## 3D code data

--- start ---

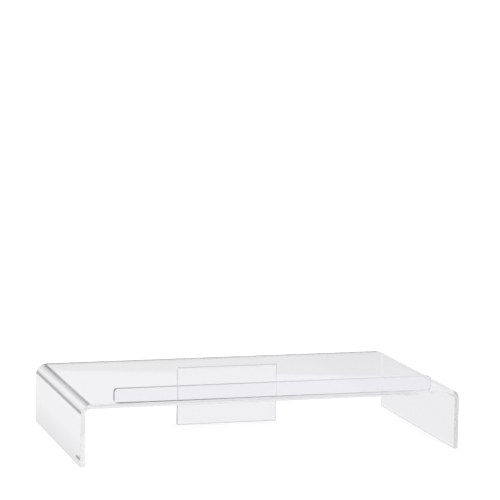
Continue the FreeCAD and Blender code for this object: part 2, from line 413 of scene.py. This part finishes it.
def ink():
    """Printed grey ink with a fine mottle."""
    material = bpy.data.materials.new("mark_ink")
    n = Nodes(material)
    where = n.add("ShaderNodeTexCoord").outputs["Object"]
    grain = n.add("ShaderNodeTexNoise", {"Vector": where, "Scale": INK_SCALE, "Detail": 3.0})
    mottle = two_colours(n, grain.outputs["Fac"], (0.28, 0.28, 0.29), (0.41, 0.41, 0.42))
    bump = n.add("ShaderNodeBump", {
        "Height": grain.outputs["Fac"], "Strength": 0.3, "Distance": 0.00005})
    shader = n.add("ShaderNodeBsdfPrincipled", {
        "Base Color": mottle, "Roughness": 0.55, "Normal": bump.outputs["Normal"]})
    n.add("ShaderNodeOutputMaterial", {"Surface": shader.outputs["BSDF"]})
    return material


def desk():
    """Plain pale matte paper on a light table."""
    material = bpy.data.materials.new("desk_paper")
    n = Nodes(material)
    where = n.add("ShaderNodeTexCoord").outputs["Object"]
    fibre = n.add("ShaderNodeTexNoise", {"Vector": where, "Scale": PAPER_SCALE, "Detail": 3.0})
    paper = two_colours(n, fibre.outputs["Fac"], (0.44, 0.44, 0.44), (0.46, 0.46, 0.46))
    shader = n.add("ShaderNodeBsdfPrincipled", {
        "Base Color": paper, "Roughness": 0.9, "Specular IOR Level": 0.1,
        "Emission Color": (1.0, 1.0, 1.0, 1.0), "Emission Strength": 0.70})
    n.add("ShaderNodeOutputMaterial", {"Surface": shader.outputs["BSDF"]})
    return material


# --------------------------------------------------------------- the set

def studio():
    """Soft light from all round: paler walls, a darker band above them and a bright ceiling."""
    world = bpy.data.worlds.new("studio")
    bpy.context.scene.world = world
    n = Nodes(world)
    toward = n.add("ShaderNodeTexCoord").outputs["Generated"]
    parts = n.add("ShaderNodeSeparateXYZ", {"Vector": toward})
    ramp = n.add("ShaderNodeValToRGB", {"Fac": parts.outputs["Z"]})
    peak = max(level for _, level in STUDIO)
    set_ramp(ramp, [(position, level / peak) for position, level in STUDIO])
    shade = n.add("ShaderNodeBackground", {"Color": ramp.outputs["Color"], "Strength": peak})
    n.add("ShaderNodeOutputWorld", {"Surface": shade.outputs["Background"]})


def floor():
    bm = bmesh.new()
    bmesh.ops.create_grid(bm, x_segments=4, y_segments=4, size=FLOOR_HALF)
    obj = new_object("desk_floor", bm, [desk()])
    obj.location.z = -FLOOR_DROP


def surround():
    """A glowing card lying fixed round the stand, which only reflections and refractions see; its
    brightness is painted, with a painted contact shadow under the left foot.
    """
    bm = bmesh.new()
    bmesh.ops.create_grid(bm, x_segments=8, y_segments=8, size=SURROUND_HALF)
    material = bpy.data.materials.new("surround")
    n = Nodes(material)
    where = n.add("ShaderNodeTexCoord").outputs["Object"]
    yaw = math.radians(CAMERA_YAW)
    depth = n.add("ShaderNodeVectorMath", operation="DOT_PRODUCT")
    n.tree.links.new(where, depth.inputs[0])
    depth.inputs[1].default_value = (math.sin(yaw), math.cos(yaw), 0.0)
    parts = n.add("ShaderNodeSeparateXYZ", {"Vector": where})
    glow = n.add("ShaderNodeEmission", {
        "Color": levels_over(n, depth.outputs["Value"], AWAY),
        "Strength": levels_over(n, parts.outputs["X"], ACROSS)})
    n.add("ShaderNodeOutputMaterial", {"Surface": glow.outputs["Emission"]})
    obj = new_object("studio_surround", bm, [material])
    obj.location.z = -FLOOR_DROP / 2
    obj.visible_camera = obj.visible_diffuse = obj.visible_shadow = False


def camera():
    data = bpy.data.cameras.new("camera")
    data.lens = CAMERA_LENS
    data.sensor_width = CAMERA_SENSOR
    data.clip_start, data.clip_end = 0.05, 200.0
    obj = bpy.data.objects.new("camera", data)
    bpy.context.scene.collection.objects.link(obj)
    yaw, pitch, roll = (math.radians(a) for a in (CAMERA_YAW, CAMERA_PITCH, CAMERA_ROLL))
    level = math.cos(pitch)
    forward = Vector((math.sin(yaw) * level, math.cos(yaw) * level, -math.sin(pitch)))
    right = forward.cross(Vector((0, 0, 1))).normalized()
    up = right.cross(forward)
    right_now = math.cos(roll) * right + math.sin(roll) * up
    up_now = math.cos(roll) * up - math.sin(roll) * right
    turn = Matrix((right_now, up_now, -forward)).transposed()
    obj.matrix_world = Matrix.Translation(CAMERA_AT) @ turn.to_4x4()
    bpy.context.scene.camera = obj


camera()
studio()
floor()
surround()

clear = acrylic("clear_acrylic", WATER, wave=0.00001, scratch=0.000001)
edge = acrylic("polished_edge", POLISHED)
# painted shade: a darker tint on the right leg's front face
shaded_front = acrylic("shaded_front_edge", FRONT_SHADE)
# painted shade: the deck's rear face swaps most of its internally reflected light for dark, drawing
# a dark line along the rear top edge
rear = acrylic("rear_edge", POLISHED, gloss=0.3, tir_shade=(1.0, 0.8), rough=(0.01, 0.04))
# painted shade: the support's cut edges are tinted dark grey to draw dark edge lines
rim = acrylic("shaded_cut_edge", SUPPORT_EDGE_SHADE, gloss=0.15, rough=(0.05, 0.09))
# painted shade: the lip's edges are tinted dark at the left end, fading to clear at the right
lip_rim = acrylic("shaded_lip_edge", LIP_EDGE_SHADE, POLISHED, gloss=0.15, rough=(0.05, 0.09))
# a dark cemented joint, darkened further as painted shade: near black at the left end fading to
# clear at the right, swapping most internally reflected light for dark on the left
joint_and_shade = acrylic("joint_and_shade", CEMENT_AND_SHADE, POLISHED, gloss=0.15, tir_shade=(1.0, 0.1), rough=(0.05, 0.09))

for piece, node, slot_name in (
        (bent_sheet([clear, edge, rear, shaded_front]), "bent_sheet", "clear_acrylic"),
        (centre_support([clear, rim]), "centre_support", "clear_acrylic"),
        (front_lip([clear, lip_rim, joint_and_shade]), "front_lip", "clear_acrylic"),
        (blank_mark([ink()]), "blank_mark", "mark_ink")):
    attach(piece, "root")
    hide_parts(node)

scene = bpy.context.scene
scene.view_settings.view_transform = "Standard"
# light goes to and fro many times inside the sheet
scene.cycles.max_bounces = 48
scene.cycles.transmission_bounces = 32
scene.cycles.glossy_bounces = 32
scene.cycles.diffuse_bounces = 4
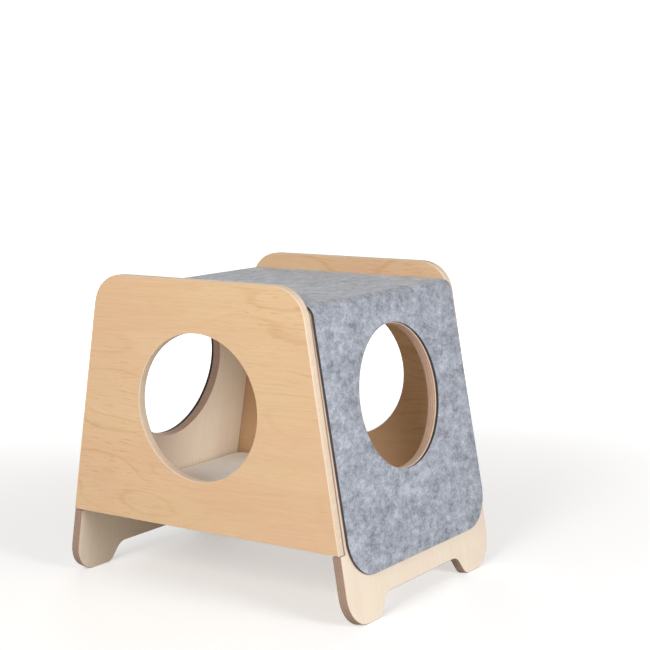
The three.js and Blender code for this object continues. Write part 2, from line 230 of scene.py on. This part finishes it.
def dress(tree, principled, colour, height, strength, depth, roughness=None):
    """Links a pattern's colour, relief and roughness to a shader."""
    tree.links.new(colour, principled.inputs["Base Color"])
    if roughness:
        tree.links.new(roughness, principled.inputs["Roughness"])
    bump = node(tree, "Bump", {"Height": height, "Strength": strength, "Distance": depth})
    tree.links.new(bump.outputs[0], principled.inputs["Normal"])


# Sawn or peeled wood with the grain along X: broad bands, contour figure, fine lines, streaks,
# fibres, the short brown flecks of beech and birch, and pinker clouds.
wood_grain, given, made = effect(
    "wood_grain",
    {"Vector": "vector", "Light": "colour", "Dark": "colour", "Figure": "value"},
    {"Color": "colour", "Height": "value", "Roughness": "value"},
)
tree = wood_grain
sway = cloud(tree, stretched(tree, given["Vector"], (2.2, 7.0, 7.0)), 1.0, 2.0, 0.45)
sway_vector = node(
    tree, "CombineXYZ", {"Y": scalar(tree, "MULTIPLY", sway, 0.045)}
).outputs[0]
swayed = shifted(tree, given["Vector"], sway_vector)
bands = cloud(tree, stretched(tree, swayed, (2.0, 46.0, 46.0)), 1.0, 2.0, 0.5)
contour = cloud(tree, stretched(tree, swayed, (4.2, 15.0, 15.0)), 1.0, 1.5, 0.4)
rings = scalar(tree, "PINGPONG", scalar(tree, "MULTIPLY", contour, 18.0), 1.0)
rings = ranged(tree, rings, 0.0, 0.3)
lines = cloud(tree, stretched(tree, swayed, (9.0, 420.0, 420.0)), 1.0, 3.0, 0.6)
streaks = cloud(tree, stretched(tree, swayed, (42.0, 420.0, 420.0)), 1.0, 1.0)
streaks = ranged(tree, streaks, 0.57, 0.71)
fibres = cloud(tree, stretched(tree, given["Vector"], (45.0, 2600.0, 2600.0)), 1.0, 2.0, 0.6)
flecks = cloud(tree, stretched(tree, given["Vector"], (170.0, 1500.0, 1500.0)), 1.0, 1.0, 0.5)
flecks = ranged(tree, flecks, 0.64, 0.76)
lively = cloud(tree, stretched(tree, given["Vector"], (3.0, 5.0, 5.0)), 1.0, 1.0)
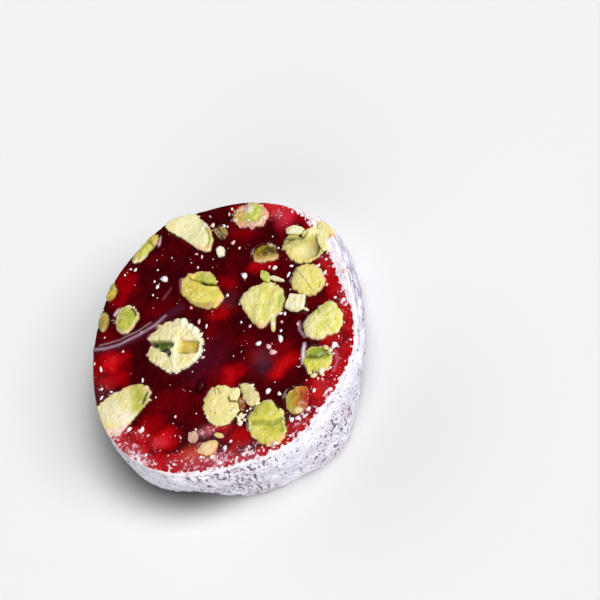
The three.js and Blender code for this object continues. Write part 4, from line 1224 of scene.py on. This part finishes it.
bpy.ops.object.mode_set(mode="EDIT")
bpy.ops.mesh.select_all(action="SELECT")
bpy.ops.mesh.normals_make_consistent(inside=False)
bpy.ops.object.mode_set(mode="OBJECT")
shade(crust)
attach(crust, "root")
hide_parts("sugar_crust")
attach(jelly, "root")
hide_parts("jelly")
print("crust:", len(crust.data.polygons), "faces")

# %% [markdown]
# ## Sugar grains and crumbs
#
# Cutting drags sugar over the face. The grains are one modelled lump, copied with its own size,
# stretch and turn to seeded places: thickly along the eastern and southern rim, thinly elsewhere.
# Dust of nut lies round the kernels in the same way. The larger crumbs of sugar and of nut are
# placed one by one.

# %% A grain and its copies
deselect_all()
bpy.ops.mesh.primitive_ico_sphere_add(subdivisions=1, radius=1)
grain = bpy.context.object
GRAIN_POINTS = points_of(grain)
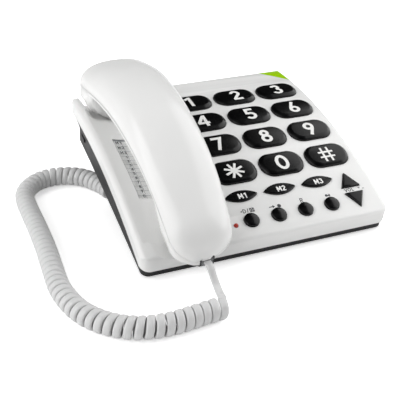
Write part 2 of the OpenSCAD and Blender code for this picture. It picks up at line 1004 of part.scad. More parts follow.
// Smooth curve through five even stations at place s from 0 to 1
function through(v, s) =
    let (n = len(v) - 1, i = min(floor(s * n), n - 1), u = s * n - i,
         a = v[max(i - 1, 0)], b = v[i], c = v[i + 1], d = v[min(i + 2, n)],
         m0 = i == 0 ? (c - b) * 1.3 - (d - b) * 0.15 : (c - a) / 2,
         m1 = i == n - 1 ? (c - b) * 1.3 - (c - a) * 0.15 : (d - b) / 2)
        (2 * u * u * u - 3 * u * u + 1) * b + (u * u * u - 2 * u * u + u) * m0
        + (3 * u * u - 2 * u * u * u) * c + (u * u * u - u * u) * m1;
function end_round(d, reach) = let (u = 1 - min(d / reach, 1)) pow(1 - pow(u, 2.2), 1 / 2.2);
function grip_y(s) = grip_rear + (grip_front - grip_rear) * s;
// Share of full size at place s, which rounds both ends
function ends(s) = let (l = grip_rear - grip_front)
    end_round(s * l, rear_round) * end_round((1 - s) * l, front_round);
// Height under the handset at place y: the floor of the pocket, the grip or the dish
function under_z(y, u) =
    let (bow = 1 - sqrt(1 - min(u * u, 1)),
         ear = smooth((y - ear_y + ear_slope - 17 * bow) / ear_slope),
         mouth = smooth((mouth_y + mouth_slope - 14 * bow - y) / mouth_slope),
         s = (grip_rear - y) / (grip_rear - grip_front),
         grip = through(crease_z, s) - grip_under)
        grip + ear * (arch_z(arch_r - pocket_d, y) + ear_gap - grip)
        + mouth * (min(mouth_z, grip) - grip);

places = [for (i = [0:stations]) 0.0015 + 0.997 * (1 - cos(180 * i / stations)) / 2];
across = [for (j = [0:arc_steps]) -cos(180 * j / arc_steps)];
function bulge(u, n) = pow(max(1 - pow(abs(u), n), 0), 1 / n);

// One ring of the back shell: its outside from left to right, then its inside from right to left
function back_ring(s) =
    let (y = grip_y(s), f = ends(s), w = through(half_w, s) * f, k = through(crease_z, s) + parting,
         h = (through(top_z, s) - k) * f,
         d = min(s, 1 - s) * (grip_rear - grip_front),
         open = min(max((d - grip_wall) / grip_wall, 0.04), 1),
         wi = max(w - grip_wall, w * 0.5), hi = max(h - grip_wall, h * 0.5) * open)
        concat([for (u = across) [grip_x + w * u, y, k + h * bulge(u, grip_n)]],
               [for (u = across) [grip_x - wi * u, y, k + hi * bulge(u, grip_n)]]);
// One ring of the front shell: its outside from right to left, then its inside from left to right
function front_ring(s) =
    let (y = grip_y(s), f = ends(s), w = through(half_w, s) * f, k = through(crease_z, s),
         d = min(s, 1 - s) * (grip_rear - grip_front),
         open = min(max((d - grip_wall) / grip_wall, 0.04), 1),
         wi = max(w - grip_wall, w * 0.5))
        concat([for (u = across)
                    let (h = (k - under_z(y, u)) * (0.35 + 0.65 * f))
                        [grip_x - w * u, y, k - h * bulge(u, under_n)]],
               [for (u = across)
                    let (h = (k - under_z(y, u)) * (0.35 + 0.65 * f))
                        [grip_x + wi * u, y, k - max(h - grip_wall, h * 0.5) * open * bulge(u, under_n)]]);

// A closed solid through rings of equal count
module skin(rings, capped = true) {
    n = len(rings[0]);
    m = len(rings);
    sides = [for (i = [0:m - 2], j = [0:n - 1], t = [0, 1])
                 let (a = i * n + j, b = i * n + (j + 1) % n, c = a + n, d = b + n)
                     t == 0 ? [a, b, d] : [a, d, c]];
    half = n / 2;
    caps = [for (j = [0:half - 2], t = [0, 1], e = [0, 1])
                let (o = e * (m - 1) * n, a = o + j, b = o + j + 1, c = o + n - 1 - j, d = o + n - 2 - j,
                     tri = t == 0 ? [a, c, b] : [b, c, d])
                    e == 0 ? tri : [tri[0], tri[2], tri[1]]];
    polyhedron(points = [for (r = rings) each r], faces = concat(sides, caps));
}

// Where the two shells of the handset are screwed together
grip_screws = [30, -45];
function crease_at(y) = through(crease_z, (grip_rear - y) / (grip_rear - grip_front));
function crown_at(y) = through(top_z, (grip_rear - y) / (grip_rear - grip_front));

module handset_back() {
    color(white)
        on_desk()
            difference() {
                union() {
                    skin([for (s = places) back_ring(s)]);
                    for (y = grip_screws)
                        translate([grip_x, y, crease_at(y) + 1])
                            cylinder(r = boss_r, h = crown_at(y) - crease_at(y) - grip_wall);
                }
                for (y = grip_screws)
                    translate([grip_x, y, crease_at(y)])
                        cylinder(r = screw_r - 0.1, h = 8);
                grip_notch();
            }
}

receiver_at = [grip_x, 72];
mic_at = [grip_x, -83];
grip_jack_x = -52.6;
grip_jack_z = 17.2;
grip_jack = [10.6, 12, 8.4];
plug_end_y = grip_front + 0.8;

// Room for the jack in the front end, open to the front and below
module grip_notch() {
    translate([grip_jack_x - grip_jack[0] / 2 - fit_gap, grip_front - 4, grip_jack_z - grip_jack[2] / 2 - 2])
        cube([grip_jack[0] + 2 * fit_gap, grip_jack[1] + 6.2, grip_jack[2] + 2 + fit_gap]);
}

// A frame inside the ear end, z square to its floor
module on_ear(at) {
    r = arch_r - pocket_d;
    a = asin((at[1] - crown_y) / r);
    translate([at[0], crown_y, face_c])
        rotate([-a, 0, 0])
            translate([0, 0, r + ear_gap + grip_wall])
                children();
}

module handset_front() {
    ring = [for (a = [0:60:300]) [5 * cos(a), 5 * sin(a)]];
    color(white)
        on_desk()
            difference() {
                union() {
                    skin([for (s = places) front_ring(s)]);
                    for (y = grip_screws)
                        translate([grip_x, y, crease_at(y) - grip_under + 1])
                            cylinder(r = boss_r, h = grip_under - 1.2);
                }
                for (p = concat(ring, [[0, 0]]))
                    translate([receiver_at[0] + p[0], receiver_at[1] + p[1], 0])
                        cylinder(r = 1.1, h = 26, $fn = 24);
                translate([mic_at[0], mic_at[1], 0])
                    cylinder(r = 1.1, h = 20, $fn = 24);
                for (y = grip_screws)
                    translate([grip_x, y, crease_at(y) - grip_under - 2]) {
                        cylinder(r = screw_r + fit_gap, h = 12);
                        cylinder(r = head_r + fit_gap, h = 2 + head_t + 0.6);
                    }
                grip_notch();
            }
}

module receiver() {
    color("#3A3C3E")
        on_desk()
            on_ear(receiver_at)
                translate([0, 0, 1.3])
                    union() {
                        cylinder(r = 10, h = 4);
                        cylinder(r = 6, h = 7);
                    }
}

module receiver_gasket() {
    color("#55585A")
        on_desk()
            on_ear(receiver_at)
                translate([0, 0, 0.35])
                    difference() {
                        cylinder(r = 9, h = 0.9);
                        translate([0, 0, -1])
                            cylinder(r = 6.5, h = 3);
                    }
}

module microphone() {
    color("#3A3C3E")
        on_desk()
            translate([mic_at[0], mic_at[1], mouth_z + grip_wall + 0.2])
                cylinder(r = 4.5, h = 4);
}

module handset_weight() {
    weight = [22, 26, 6];
    y = -8;
    lean = atan((crease_at(y + weight[1] / 2) - crease_at(y - weight[1] / 2)) / weight[1]);
    color(steel)
        on_desk()
            translate([grip_x, y, crease_at(y) - grip_under + grip_wall])
                rotate([lean, 0, 0])
                    translate([0, 0, weight[2] / 2 + 0.25])
                        cube(weight, center = true);
}

module handset_jack() {
    color("#2A2A2C")
        on_desk()
            translate([grip_jack_x, grip_front + 2, grip_jack_z])
                mirror([0, 1, 0])
                    socket(grip_jack, plug_hole, latch[0] + 2 * fit_gap);
}

module handset_screws() {
    color(steel)
        on_desk()
            for (y = grip_screws)
                translate([grip_x, y, crease_at(y) - grip_under + 0.55])
                    screw(8);
}

// ---------------------------------------------------------------- cord

function len3(v) = sqrt(v * v);
function unit(v) = v / len3(v);
// Smooth curve through points p at place t, one span to each step of t
function spline(p, t) =
    let (n = len(p) - 1, i = min(floor(t), n - 1), u = t - i,
         b = p[i], c = p[i + 1], a = i == 0 ? 2 * b - c : p[i - 1], d = i == n - 1 ? 2 * c - b : p[i + 2])
        0.5 * (2 * b + u * (c - a) + u * u * (2 * a - 5 * b + 4 * c - d)
               + u * u * u * (3 * b - a - 3 * c + d));

// Plug with its latch, nose to -y
module plug() {
    union() {
        translate([-plug_size[0] / 2, 0, -plug_size[2] / 2])
            cube(plug_size);
        translate([-latch[0] / 2, 1, plug_size[2] / 2])
            cube(latch);
    }
}

function steps_of(route) = (len(route) - 1) * 2;
function lead_point(route, i) = spline(route, i / 2);
function lead_dir(route, i) =
    let (n = steps_of(route), a = lead_point(route, max(i - 0.2, 0)), b = lead_point(route, min(i + 0.2, n)))
        unit(b - a);
// Flat cord: wide across, thin up and down
function lead_ring(route, i) =
    let (p = lead_point(route, i), t = lead_dir(route, i), side = unit(cross(t, [0, 0, 1]) + [0.0001, 0, 0]),
         up = cross(t, side))
        [for (k = [0:lead_sides - 1])
            let (a = 360 * (k + 0.5) / lead_sides)
                p + side * (lead_w / 2) * cos(a) + up * (lead_t / 2) * sin(a)];

module tube(rings) {
    n = len(rings[0]);
    m = len(rings);
    sides = [for (i = [0:m - 2], j = [0:n - 1], t = [0, 1])
                 let (a = i * n + j, b = i * n + (j + 1) % n, c = a + n, d = b + n)
                     t == 0 ? [a, d, b] : [a, c, d]];
    ends = [for (j = [1:n - 2], e = [0, 1])
                let (o = e * (m - 1) * n) e == 0 ? [o, o + j, o + j + 1] : [o, o + j + 1, o + j]];
    polyhedron(points = [for (r = rings) each r], faces = concat(sides, ends));
}

module cord_lead_handset() {
    color("#D9DADB")
        tube([for (i = [0:steps_of(lead_route)]) lead_ring(lead_route, i)]);
}

module cord_lead_base() {
    color("#D9DADB")
        tube([for (i = [0:steps_of(base_route)]) lead_ring(base_route, i)]);
}

module plug_handset() {
    color("#C9CDD0", 0.7)
        on_desk()
            translate([grip_jack_x, plug_end_y, grip_jack_z])
                mirror([0, 1, 0])
                    translate([0, -plug_size[1], 0])
                        plug();
}

module plug_base() {
    color("#C9CDD0", 0.7)
        on_desk()
            translate([cord_jack_x, cord_jack_y - wall - 8, cord_jack_z])
                plug();
}

// Curly cord: a helix of curls along its route, which closes to the middle at both ends
coil_r = (coil_od - cord_d) / 2;
coil_fine = [for (t = [0:0.05:len(coil_route) - 1]) spline(coil_route, t)];
coil_far = [for (i = 0, l = 0; i < len(coil_fine); l = l + norm(coil_fine[min(i + 1, len(coil_fine) - 1)]
                                                                - coil_fine[i]), i = i + 1) l];
coil_table = [for (i = [0:len(coil_far) - 1]) [coil_far[i], 0.05 * i]];
coil_l = coil_far[len(coil_far) - 1];
curls = round(coil_l / curl_pitch);
coil_n = curls * curl_rings;
function coil_lift(i) = coil_r * smooth(min(i - 2, coil_n - 2 - i) / curl_rings);
function coil_mid(i) = spline(coil_route, lookup(coil_l * min(max(i, 0), coil_n) / coil_n, coil_table));
// Straight out from the middle of the coil at ring i
function coil_out(i) =
    let (d = coil_mid(i + 0.2) - coil_mid(i - 0.2), t = d / norm(d), a = 360 * i / curl_rings)
        [t[1] * sin(a), -t[0] * sin(a), cos(a)];
function coil_point(i) =
    let (p = coil_mid(i), r = coil_lift(i))
        [p[0], p[1], cord_d / 2 + r] + r * coil_out(i);
function coil_ring(i) =
    let (p = coil_point(i), t = unit(coil_point(min(i + 0.25, coil_n)) - coil_point(max(i - 0.25, 0))),
         n0 = coil_out(i), n = unit(n0 - (n0 * t) * t), b = cross(t, n))
        [for (k = [0:curl_sides - 1])
            let (a = 360 * (k + 0.5) / curl_sides)
                p + cord_d / 2 * (n * cos(a) + b * sin(a))];

// Least gap between neighbouring curls, measured between their middle lines
curl_gap = min([for (i = [0:coil_n - 12], j = [i + 5:i + 12]) norm(coil_point(i) - coil_point(j))]) - cord_d;
cord_long = [for (i = [1:coil_n]) norm(coil_point(i) - coil_point(i - 1))];
echo(curls = curls, least_gap_mm = curl_gap, cord_mm = cord_long * [for (i = [1:coil_n]) 1]);

module curly_cord() {
    color("#D9DADB")
        tube([for (i = [0:coil_n]) coil_ring(i)]);
}

// ---------------------------------------------------------------- what is drawn

top_shell();
bottom_shell();
corner_accent();
index_label();
index_cover();
lamp_lens();
for (row = [0:3], col = [0:2])
    digit_key(row, col);
for (i = [0:2])
    memory_key(i);
for (i = [0:3])
    round_key(i);
volume_key(1);  // volume_up
volume_key(-1);  // volume_down
circuit_board();
key_mat();
board_screws();
base_screws();
ballast_plate();
ringer_speaker();
hook_plunger();
hook_switch();
ringer_slider();
line_jack();
cord_jack();
desk_stand();
rubber_feet();
handset_back();
handset_front();
receiver();
receiver_gasket();
microphone();
handset_weight();
handset_jack();
handset_screws();
plug_handset();
cord_lead_handset();
curly_cord();
cord_lead_base();
plug_base();
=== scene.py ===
# %% [markdown]
# # A corded desk phone with large keys
# The real phone is a black tray with a glossy white cover snapped onto it, big keys on a rubber mat, a
# handset of two white shells and a curly cord. The solids already hold every size. This script gives
# each piece its surface: softened edges, print, and the plastics that the real parts are moulded in.

# %% Load the solids as the frame
import math

import bmesh
import bpy
from mathutils import Matrix, Vector


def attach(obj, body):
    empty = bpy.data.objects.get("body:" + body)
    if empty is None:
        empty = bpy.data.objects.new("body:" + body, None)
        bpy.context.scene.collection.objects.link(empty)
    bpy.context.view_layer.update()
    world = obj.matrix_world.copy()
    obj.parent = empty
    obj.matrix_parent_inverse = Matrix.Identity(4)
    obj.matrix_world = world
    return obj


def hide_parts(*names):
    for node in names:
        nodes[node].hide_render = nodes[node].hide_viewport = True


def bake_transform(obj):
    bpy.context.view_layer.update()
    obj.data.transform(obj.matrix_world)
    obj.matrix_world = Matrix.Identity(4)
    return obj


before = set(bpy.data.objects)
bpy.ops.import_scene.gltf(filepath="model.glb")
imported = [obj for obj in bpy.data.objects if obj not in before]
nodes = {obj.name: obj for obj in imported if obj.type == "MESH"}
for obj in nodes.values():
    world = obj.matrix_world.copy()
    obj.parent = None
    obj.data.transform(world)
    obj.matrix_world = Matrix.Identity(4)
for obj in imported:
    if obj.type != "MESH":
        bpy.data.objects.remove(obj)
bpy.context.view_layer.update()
MM = 0.001

# %% [markdown]
# ## Camera
# A product picture of a phone is taken from the side where the handset lies, a little above the desk.
# A long lens keeps the keys nearly parallel. The camera comes first; the cords' routes were measured
# against what it sees.

# %% Place the camera
def place(x, y, z):
    """A point of the model, given in millimetres."""
    return Vector((x, y, z)) * MM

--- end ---

## To be done
In the listing above, how many lines include the word "context"? Answer with the number and nothing more.

## The answer
9